▶ [COLLECTED DATA]
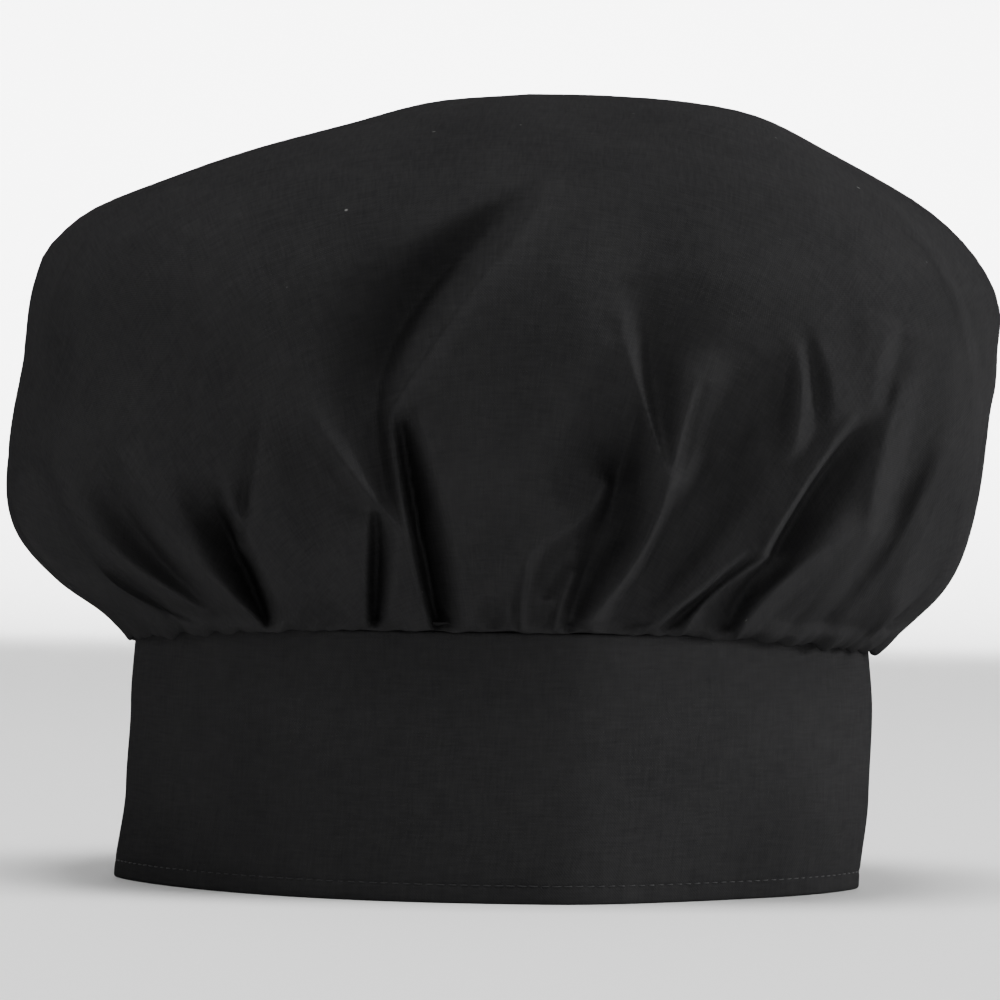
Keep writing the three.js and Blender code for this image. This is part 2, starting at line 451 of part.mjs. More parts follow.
// How firmly a line holds the cloth at a distance from it.
const holdAt = (distance, softness) => 1 / Math.hypot(distance, softness) ** FOLD_GRIP;

// How far out the cloth stands at a place of the chart, drawn between the lines near it.
function foldsOut(folds, place) {
  let pull = 0;
  let hold = holdAt(FREE_CLOTH, 0);
  for (const fold of folds) {
    const { distance, out } = nearestOnFold(fold, place);
    const weight = Math.exp(-((distance / fold.reach) ** 2)) * holdAt(distance, fold.softness);
    pull += weight * out;
    hold += weight;
  }
  return pull / hold;
}

// How far the folds move a point, straight towards or away from the viewer of each side.
function foldsMove(point, angle) {
  const move = new THREE.Vector3();
  for (const side of CHARTS) {
    const seen = smoothStep(side.seenFrom, side.seenFull, Math.cos(angle - side.turn));
    if (seen === 0) continue;
    const toViewer = new THREE.Vector3(Math.cos(side.turn), Math.sin(side.turn), 0);
    const toward = point.dot(toViewer);
    const across = point.y * toViewer.x - point.x * toViewer.y;
    const closer = VIEW_DISTANCE / (VIEW_DISTANCE - toward);
    const up = (point.z - EYE_HEIGHT) * closer + EYE_HEIGHT - BAND_HEIGHT;
    const out = foldsOut(side.folds, new THREE.Vector2(across * closer, up));
    // cloth can only fall in where it has risen clear of the band
    const room = out < 0 ? smoothStep(0, FOLD_ROOM, point.z - BAND_HEIGHT) : 1;
    move.add(toViewer.multiplyScalar(seen * room * out));
  }
  return move;
}

// The small uneven gathers along the seam, which die out above it.
const GATHER_WAVES = [
  { count: 29, phase: 0.4, share: 0.6 },
  { count: 41, phase: 2.1, share: 0.4 },
];
const GATHER_FADE = 1.6; // in levels of the crown's table

function gatherMove(angle, level) {
  const waveOf = ({ count, phase, share }) => share * Math.sin(count * angle + phase);
  const wave = GATHER_WAVES.reduce((sum, gathers) => sum + waveOf(gathers), 0);
  return GATHER_DEPTH * wave * Math.exp(-Math.max(0, level - 1) / GATHER_FADE);
}

// The crown's solid

const FOLDS_FROM = 0.3; // the level at which the folds begin
const FOLDS_FULL = 1.5;
const CLOSE_COLUMNS = 120;
const SEAM_LEVELS = [0, 0.6, 1.2, 1.8, 2.4, 3, 3.5];
const FOLD_LEVELS = [4, 4.4, 4.8, 5.2, 5.6, 6, 6.4, 6.8, 7.2, 7.6, 8.1];
const CROWN_LEVELS = [
  { columns: CLOSE_COLUMNS, levels: [...SEAM_LEVELS, ...FOLD_LEVELS] },
  { columns: CLOSE_COLUMNS / 2, levels: [8.7, 9.5, 10.2] },
  { columns: CLOSE_COLUMNS / 4, levels: [10.9, 11.5] },
];
const NORMAL_STEP = 0.03;
const FRONT_CLOSENESS = 0.4; // how much closer the columns stand at the front, and wider at the back

function columnAngle(column, columns) {
  const even = (column / columns) * FULL_TURN;
  return even - FRONT_CLOSENESS * Math.cos(even);
}

function crownOuter(angle, level) {
  const point = crownPlain(angle, level);
  const weight = smoothStep(FOLDS_FROM, FOLDS_FULL, level) * smoothStep(TOP_LEVEL, TOP_LEVEL - 2, level);
  if (weight === 0) return point;
  const around = crownPlain(angle + NORMAL_STEP, level).sub(crownPlain(angle - NORMAL_STEP, level));
  const upward = crownPlain(angle, level + NORMAL_STEP).sub(crownPlain(angle, level - NORMAL_STEP));
  const out = around.cross(upward).normalize();
  const gathered = out.multiplyScalar(gatherMove(angle, level));
  return foldsMove(point, angle).add(gathered).multiplyScalar(weight).add(point);
}

// The turned-down edge inside the band, from its free end to the band's top edge.
function seamLoop(columns, drop) {
  const inset = -BAND_WALL - SEAM_GAP;
  const pointAt = (column) => ringPoint(columnAngle(column, columns), BAND_HEIGHT - drop, inset);
  return Array.from({ length: columns }, (_, column) => pointAt(column));
}

// Moves each point of a grid of loops inward, across the cloth.
function inwardLoops(loops) {
  return loops.map((loop, row) =>
    loop.map((point, column) => {
      const near = (step, index) => {
        const other = loops[step];
        return other[Math.round((index * other.length) / loop.length) % other.length];
      };
      const beside = (step) => loop[(column + step + loop.length) % loop.length];
      const around = beside(1).clone().sub(beside(-1));
      const above = near(Math.min(loops.length - 1, row + 1), column);
      const below = near(Math.max(0, row - 1), column);
      const inward = above.clone().sub(below).cross(around).normalize();
      return point.clone().add(inward.multiplyScalar(CROWN_WALL));
    }),
  );
}

function crownGeometry() {
  const outer = [seamLoop(CLOSE_COLUMNS, SEAM_ALLOWANCE), seamLoop(CLOSE_COLUMNS, -CLEARANCE)];
  for (const { columns, levels } of CROWN_LEVELS) {
    for (const level of levels) {
      const pointAt = (column) => crownOuter(columnAngle(column, columns), level);
      outer.push(Array.from({ length: columns }, (_, column) => pointAt(column)));
    }
  }
  const inner = inwardLoops(outer);
  const top = crownPlain(0, TOP_LEVEL);
  const mesh = new LoopMesh();
  const ends = [outer, inner].map((loops, skin) => {
    const rings = loops.map((loop) => mesh.addLoop(loop));
    for (let row = 0; row < rings.length - 1; row += 1) {
      mesh.joinLoops(rings[row], rings[row + 1], skin === 1);
    }
    const pole = mesh.addPoint(top.clone().setZ(top.z - skin * CROWN_WALL));
    mesh.joinToPoint(rings[rings.length - 1], pole, skin === 1);
    return rings[0];
  });
  mesh.joinLoops(ends[1], ends[0]);
  return mesh.geometry();
}

// The hat

function piece(name, geometry, material) {
  const mesh = new THREE.Mesh(geometry, material);
  mesh.name = name;
  return mesh;
}

const hat = new THREE.Group();
hat.add(
  piece("crown", crownGeometry(), CLOTH),
  piece("band", bandGeometry(), CLOTH),
  piece("closure_tape", tapeGeometry(), TAPE_NYLON),
);

// The hat stands with the middle of its outline over the origin.
const middle = new THREE.Box3().setFromObject(hat).getCenter(new THREE.Vector3());
hat.position.set(-middle.x, -middle.y, 0);

export default hat;
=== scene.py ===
# A soft black chef hat that stands on the lower edge of its band. The script runs from the hat's own frame,
# in metres, with +X to the right, -Y out of the front and +Z up.

import math

import bpy
import numpy as np
from mathutils import Matrix, Vector


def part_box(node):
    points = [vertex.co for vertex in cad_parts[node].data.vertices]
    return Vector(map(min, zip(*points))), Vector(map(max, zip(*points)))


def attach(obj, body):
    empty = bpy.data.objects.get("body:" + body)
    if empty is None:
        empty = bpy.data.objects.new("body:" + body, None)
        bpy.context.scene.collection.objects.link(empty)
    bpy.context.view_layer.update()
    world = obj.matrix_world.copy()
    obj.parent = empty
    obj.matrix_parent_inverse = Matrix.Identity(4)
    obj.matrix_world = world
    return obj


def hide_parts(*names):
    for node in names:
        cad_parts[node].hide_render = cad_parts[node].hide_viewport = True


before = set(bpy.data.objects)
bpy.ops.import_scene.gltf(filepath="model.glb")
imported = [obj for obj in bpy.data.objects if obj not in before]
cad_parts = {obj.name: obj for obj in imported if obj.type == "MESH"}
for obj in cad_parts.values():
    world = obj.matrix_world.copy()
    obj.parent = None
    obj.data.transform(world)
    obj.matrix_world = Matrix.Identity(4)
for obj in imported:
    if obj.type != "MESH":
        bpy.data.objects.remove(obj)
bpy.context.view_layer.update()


# The band
# One long strip of black poplin, folded double over a firm interlining. It is bent into a pointed oval three
# inches tall. Its ends lap at the middle of the back, where the flap lies outside the tape and the other end.

BAND_HEIGHT = 0.076
BAND_WIDTH = 0.220
BAND_DEPTH = 0.160
BAND_WALL = 0.0022
BAND_LAP = 0.046
SIDE_SHARPNESS = 2.6
POINT_SHARPNESS = 1.25
FRONT_CORNER = 0.16  # how much the front falls back to the right of its soft corner
FRONT_CORNER_FROM = 0.16
FRONT_CORNER_TO = 0.74
FRONT_SLANT = 0.10  # how much it has fallen back at the left end
CLEARANCE = 0.0003
TAPE_THICKNESS = 0.0016
FLAP_LIFT = BAND_WALL + TAPE_THICKNESS + 2 * CLEARANCE
FLAP_RAMP = 0.036  # along which the outer end rises clear of the inner one
# level (share of the height), shift and size (shares of half the width)
BAND_SECTIONS = [
    (0.00, -0.015, 1.000),
    (0.36, 0.008, 0.998),
    (0.68, 0.016, 0.994),
    (1.00, 0.016, 0.982),
]
HEM_HEIGHT = 0.0052  # the hem's stitching, above the lower edge
STITCH_PITCH = 0.00325
BAND_STEPS = 620
PATH_STEPS = 4001
INNER_ROWS = 20  # rows of points up the band's inner face
ANGLE_STEP = 0.02

POPLIN_BLACK = (0.0115, 0.0115, 0.0120, 1)
POPLIN_WORN = (0.0230, 0.0228, 0.0232, 1)
LINT_GREY = (0.16, 0.16, 0.155, 1)
THREAD_PITCH = 0.00042
THREAD_WANDER = 0.0016  # how far the threads stray from straight lines


def ease(start, end, value):
    share = np.clip((value - start) / (end - start), 0, 1)
    return share * share * (3 - 2 * share)


def plain_ring(angle):
    """The band's outer face seen from above, without its lean."""
    across = np.cos(angle)
    roundness = np.maximum(0, 1 - np.abs(across) ** SIDE_SHARPNESS) ** (1 / POINT_SHARPNESS)
    deep = np.sign(np.sin(angle)) * roundness
    fall_back = FRONT_CORNER * ease(FRONT_CORNER_FROM, FRONT_CORNER_TO, across)
    fall_back += FRONT_SLANT * (1 - ease(-1, FRONT_CORNER_FROM, across))
    deep = np.where(deep < 0, deep * (1 - fall_back), deep)
    return across * BAND_WIDTH / 2, deep * BAND_DEPTH / 2


def band_section(height):
    """How far the band leans to the right at a height, and how much it narrows there."""
    level = np.clip(np.asarray(height, float) / BAND_HEIGHT, 0, 1)
    shift = np.full_like(level, BAND_SECTIONS[0][1])
    size = np.full_like(level, BAND_SECTIONS[0][2])
    for (low, low_shift, low_size), (high, high_shift, high_size) in zip(BAND_SECTIONS, BAND_SECTIONS[1:]):
        share = ease(low, high, level)
        inside = level >= low
        shift = np.where(inside, low_shift + (high_shift - low_shift) * share, shift)
        size = np.where(inside, low_size + (high_size - low_size) * share, size)
    return shift * BAND_WIDTH / 2, size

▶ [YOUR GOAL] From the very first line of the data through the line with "const holdAt = (distance, softness)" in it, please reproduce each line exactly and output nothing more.

▶ [SOLUTION FOR THIS TASK]
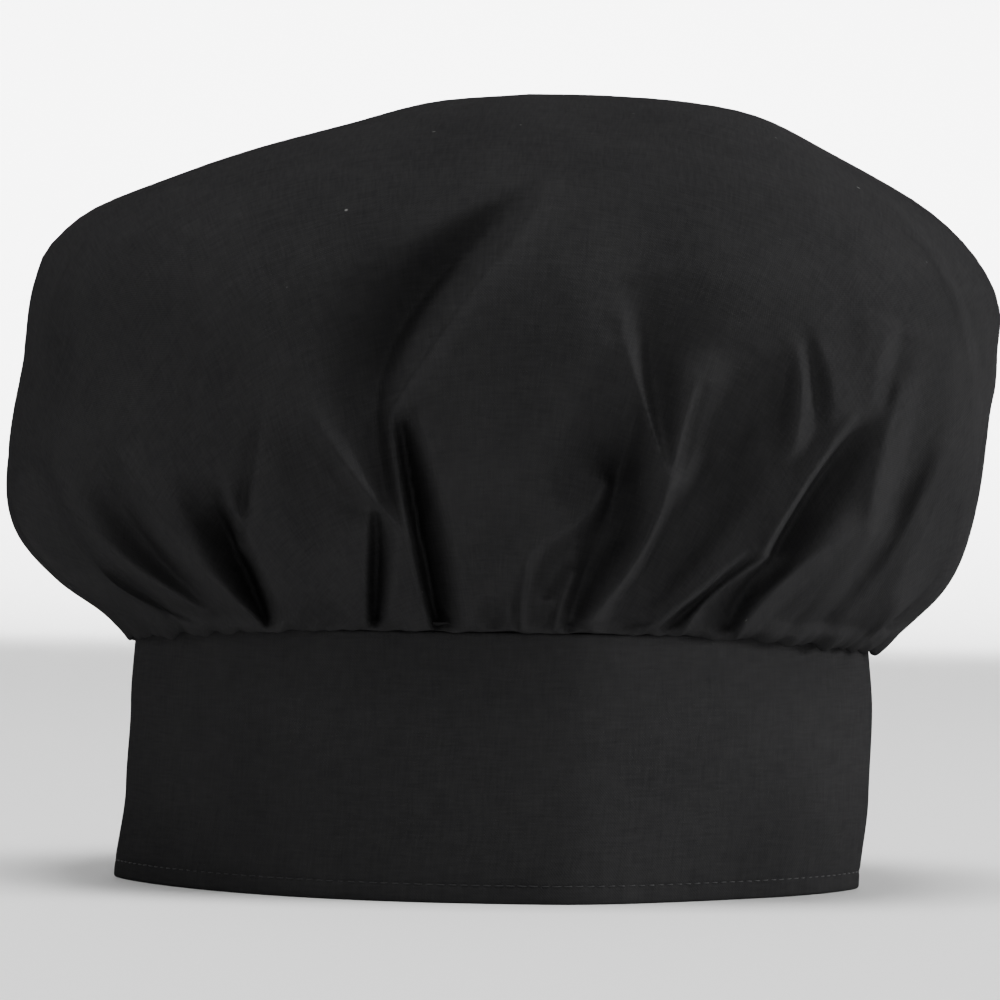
Keep writing the three.js and Blender code for this image. This is part 2, starting at line 451 of part.mjs. More parts follow.
// How firmly a line holds the cloth at a distance from it.
const holdAt = (distance, softness) => 1 / Math.hypot(distance, softness) ** FOLD_GRIP;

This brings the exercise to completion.